Hiring will begin next week for top managers and engineers, the chairman said.

Work force mostly local

Current Fuyao employees will train the plant’s work force, most of which will be hired from the area, said Dave Burrows, the coalition’s vice president of development. He did not offer numbers on how many of the plant’s work force will be current Fuyao employees, but he said the great majority of the workers will be locally hired.

Hiring of line workers will likely happen in the fourth quarter this year, Cao said.

“We hope to make Moraine Fuyao’s biggest plant,” he said.

Burrows compared the significance of the Fuyao investment to Honda’s foray into Ohio years ago. “You’re seeing what Honda did in the late ’70s,” Burrows said. Honda, which has some 14,000 Ohio workers today, started in Marysville with a relatively small motorcycle plant in 1979.

Already, top Fuyao team members are buying homes and leasing apartments in the area, said Fuyao and Moraine officials.

Industrial Realty Group (IRG), the plant’s former owner, usually keeps prices private when it acquires properties. Asked for a reaction to Cao’s comment at a press conference that he gave IRG a $15 million check, IRG principal Stu Lichter simply said: “I thought it was as funny as hell.”

Important milestone

Fuyao’s purchase of the plant is an important milestone in the community’s quest to return a large manufacturer to the site, which GM left in December 2008 at the depth of the Great Recession.

“We’re talking about $230 million invested in a community that was left for dead …. This is just the start of it, folks,” Burrows told an audience at Sinclair.

Davis told the same audience that Moraine competed with another Ohio location for the plant, a location he did not name.

But he said what sold Fuyao on Moraine was the presence of the sprawling former GM plant, much of which is still in good condition.

Lichter agreed that a standing building in good shape pulled Fuyao to Moraine.

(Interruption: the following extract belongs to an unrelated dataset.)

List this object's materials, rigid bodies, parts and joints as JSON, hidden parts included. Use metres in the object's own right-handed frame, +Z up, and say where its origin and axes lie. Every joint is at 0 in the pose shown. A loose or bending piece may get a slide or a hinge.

“A building is like a bridge or a road,” Lichter said.

In a prepared statement, Hoagland said, “The news on Fuyao and IRG closing on the sale of the building is another big step for job creation and record-setting capital investment in the Dayton region. The region is one step closer to back filling one of our assets in the former GM site.”

Ripple effect

It’s not known yet how much in incentives Ohio offered as part of the deal. The Ohio Tax Credit Authority is scheduled to meet Tuesday and may take up the Fuyao package, which could include tax credits and other incentives.

State and local leaders hope Fuyao’s presence has a ripple effect, leading to suppliers, vendors and others establishing a local presence to work with the company.

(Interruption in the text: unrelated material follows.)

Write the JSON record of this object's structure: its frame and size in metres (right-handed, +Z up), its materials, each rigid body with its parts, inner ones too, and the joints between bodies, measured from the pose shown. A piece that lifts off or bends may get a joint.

“Fuyao’s commitment to re-purposing the plant is great news for the city of Moraine and the residents of the Miami Valley,” Sen. Sherrod Brown said in a statement. “Since 2009 I have worked with community leaders and the federal government to ensure the site was primed for redevelopment. With one in eight jobs connected to the auto industry in Ohio, Fuyao’s decision to locate to Moraine underscores the strength of Ohio’s manufacturing heritage and the unbeatable quality of our work force.”

U.S. Rep. Mike Turner, R-Dayton, said the journey to winning’s Fuyao’s presence in the area began with ensuring that a developer did not turn the site into a “parking lot.”

“I am grateful that Fuyao saw in this site what our community did, a great opportunity for manufacturing jobs in Dayton,” Turner said.

The company first announced its intention to buy the plant on Jan. 10 at a public ceremony with Gov. John Kasich at the Ohio Statehouse. In the months since, Fuyao has researched the planned purchase for any potential problems.

Kasich also made a brief appearance at Sinclair Thursday, meeting Cao for a private session. On the way to the meeting, Kasich stopped to speak with Sinclair students and employees.